In Oregon, where the season runs from late June until mid-November, this year's crop has been the best ever. That's according to Mark Hurst of Hurst's Berry Farm in Sheridan, which has already sold a record crop of 25 million pounds to customers in the San Francisco area. Mr. Hurst and his wife started the farm in 1983 with an old van that held only 300 boxes of berries. Now they use a large truck that hauls 4,000 flats. He attributes this year's success to great weather, as well as publicity about the reputed health benefits of blueberries. He gushes that it's "wonderful to be a part of an agricultural industry where gloom and doom is not the theme."
Hurst's first choice is always to eat fresh blueberries right out of hand. Off-season, the next-best thing, he says, is "blueberry slush" - a refreshing blend of frozen blueberries and orange juice.
Every cook has a favorite way of preparing blueberries. Here are a couple of our favorites. If you aren't a "blues" fan already, they're sure to make you one.
Look for firm, plump berries that are deep indigo blue.
Avoid overripe ones, which quickly turn to mush.
When buying a box of berries, turn it over to be sure there is no moisture on the bottom.
Pick over, and toss shriveled, moldy, mushy ones; remove stems. Put berries in a colander, dip into cool water, swish, lift out. Gently pat berries dry with paper towels.
Gently stir in berries at the last minute so the skins don't break. Otherwise, they will "bleed" into the other ingredients as they bake.
Spread out unwashed blueberries in a single layer on a cookie sheet covered with plastic wrap. Store them in the freezer for 1 to 2 hours. Remove from freezer, put blueberries in plastic containers, and freeze until needed. Frozen berries can be stored for up to two years.

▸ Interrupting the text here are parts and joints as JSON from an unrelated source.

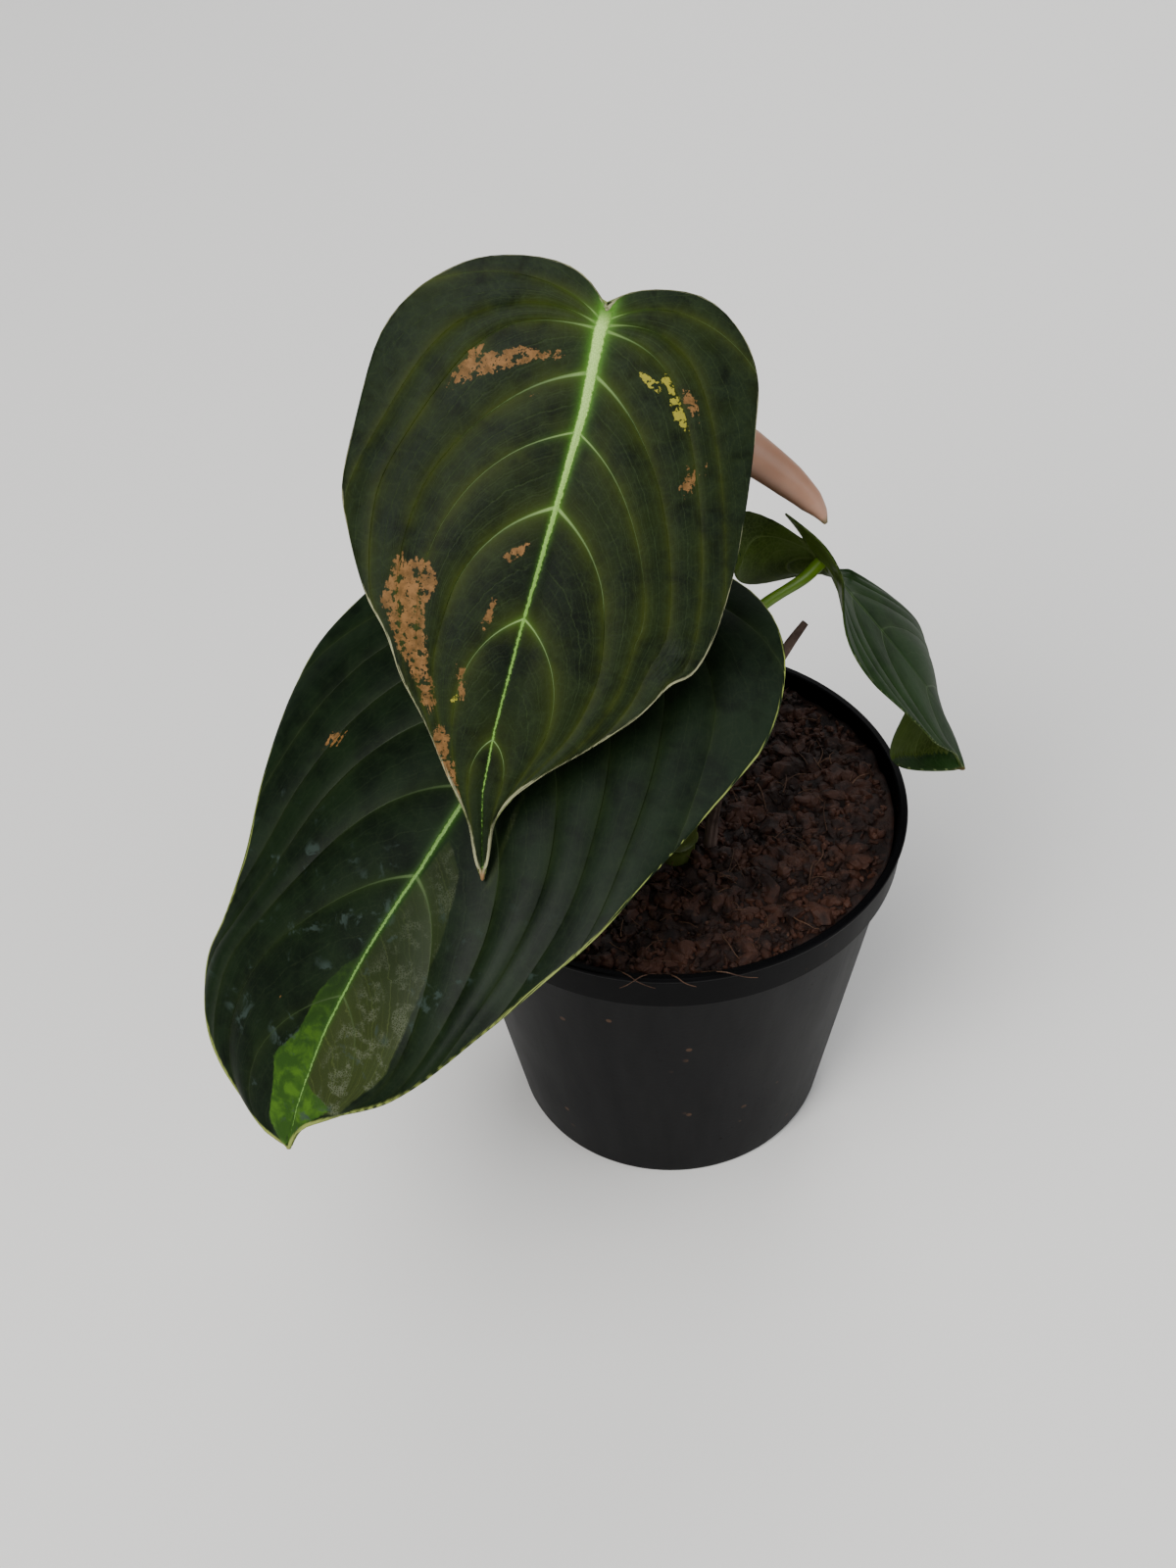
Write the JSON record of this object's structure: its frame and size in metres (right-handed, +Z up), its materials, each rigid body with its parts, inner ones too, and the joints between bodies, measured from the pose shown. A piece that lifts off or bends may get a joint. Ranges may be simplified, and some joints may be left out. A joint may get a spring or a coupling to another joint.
{
  "type": "potted philodendron",
  "caption": "Young velvet-leaved climbing philodendron with heart-shaped, gold-splashed leaves, growing in a black plastic nursery pot of coarse mix",
  "frame": {"origin": "middle of the pot's flat underside, where it rests on the floor", "axes": "+Z up along the pot's axis; -Y is the front, towards which the two large leaves hang; +X is the side of the small leaf"},
  "size_m": [0.1807, 0.1621, 0.2539],
  "materials": {
    "pot_plastic": "semi-gloss black moulded plastic, finely worn",
    "mix": "damp bark chips and coir fibre",
    "green_stem": "smooth living green skin, satin",
    "blade_variegated": "velvet olive green with pale veins and gold patches",
    "blade_dark": "dark green with a soft shine and a pale margin",
    "blade_side": "grey green above, yellow green below",
    "new_leaf": "smooth salmon pink, satin",
    "dry_sheath": "dry, papery, pink brown"
  },
  "bodies": {
    "root": {"pot": "pot_plastic", "potting_mix": "mix", "stem": "green_stem", "leaf_front": "blade_variegated", "leaf_low": "blade_dark", "leaf_side": "blade_side", "stalk_front": "green_stem", "stalk_low": "green_stem", "stalk_side": "green_stem", "stalk_new": "green_stem", "leaf_new_rolled": "new_leaf", "sheath_dry": "dry_sheath"}
  },
  "joints": []
}
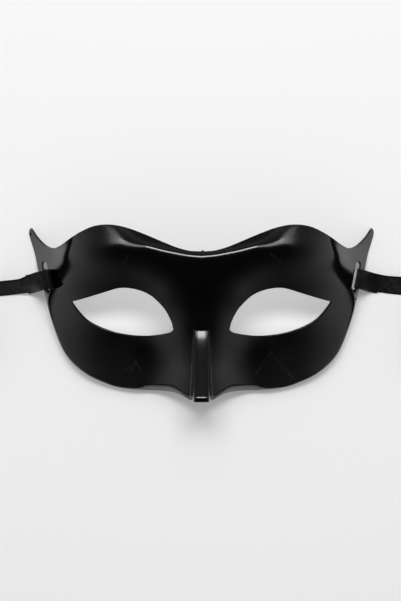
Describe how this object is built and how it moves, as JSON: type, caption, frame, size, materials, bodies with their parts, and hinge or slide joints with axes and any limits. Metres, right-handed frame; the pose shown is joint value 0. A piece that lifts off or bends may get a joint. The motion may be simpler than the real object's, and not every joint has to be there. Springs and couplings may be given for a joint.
{
  "type": "masquerade half mask",
  "caption": "Moulded gloss black half mask with almond eye holes, winged temples, a ridged nose and flat satin ribbon ties through side slots.",
  "frame": {"origin": "on the table under the middle of the shell's width and length, the mask lying face up on its back rim", "axes": "+X to the wearer's left, which is the right as seen from the front, +Y towards the brow, +Z out of the face"},
  "size_m": [0.3088, 0.0892, 0.0465],
  "materials": {
    "shell": "glossy moulded black plastic",
    "ribbon": "flat black satin"
  },
  "bodies": {
    "root": {"mask_shell": "shell", "ribbon_right": "ribbon", "ribbon_right_coil": "ribbon", "ribbon_left": "ribbon", "ribbon_left_coil": "ribbon"}
  },
  "joints": []
}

Blueberry Muffins With Lemon or Lime Glaze
1/2 cup butter, softened
1 cup sugar
1 teaspoon vanilla extract
2 teaspoons baking powder
1/4 teaspoon salt
2-1/2 cups blueberries
(including 1/2 cup mashed)
2 cups flour
1/2 cup milk
1 cup confectioner's sugar
2 tablespoons lemon or lime juice
Heat oven to 375 degrees F.
Heavily butter a 12-muffin pan.
In a medium-size bowl, beat butter until creamy. Add sugar and beat until mixture is pale and fluffy.
Beat in eggs, one at a time. Add vanilla, baking powder, and salt. Beat until combined.
Fold the 1/2-cup mashed berries into mix. Fold in half the flour and half the milk. Repeat. Fold in whole berries.
Spoon batter into muffin cups; bake 25 to 30 minutes or until muffins spring up when tops are pressed down.
Cool in pan, then brush with Lemon Glaze.
For the glaze: Mix sifted confectioner's sugar with lemon or lime juice until smooth.
A flummery is any soft, easily eaten food.
1 quart blueberries (fresh or frozen)
1 cup sugar
1/2 teaspoon salt
1 tablespoon lemon juice
8 slices quality white bread
Preheat oven to 325 degrees F. Place berries in medium saucepan. Add sugar, salt, and lemon juice. Bring to a boil, then reduce to simmer. Cover and cook 10 minutes.
Butter bread on both sides; trim crusts. Cut slices in quarters. Place a layer of bread in an ovenproof dish. Spoon on berries, then more bread. Continue, ending with berries. Bake 20 minutes. Serves 6.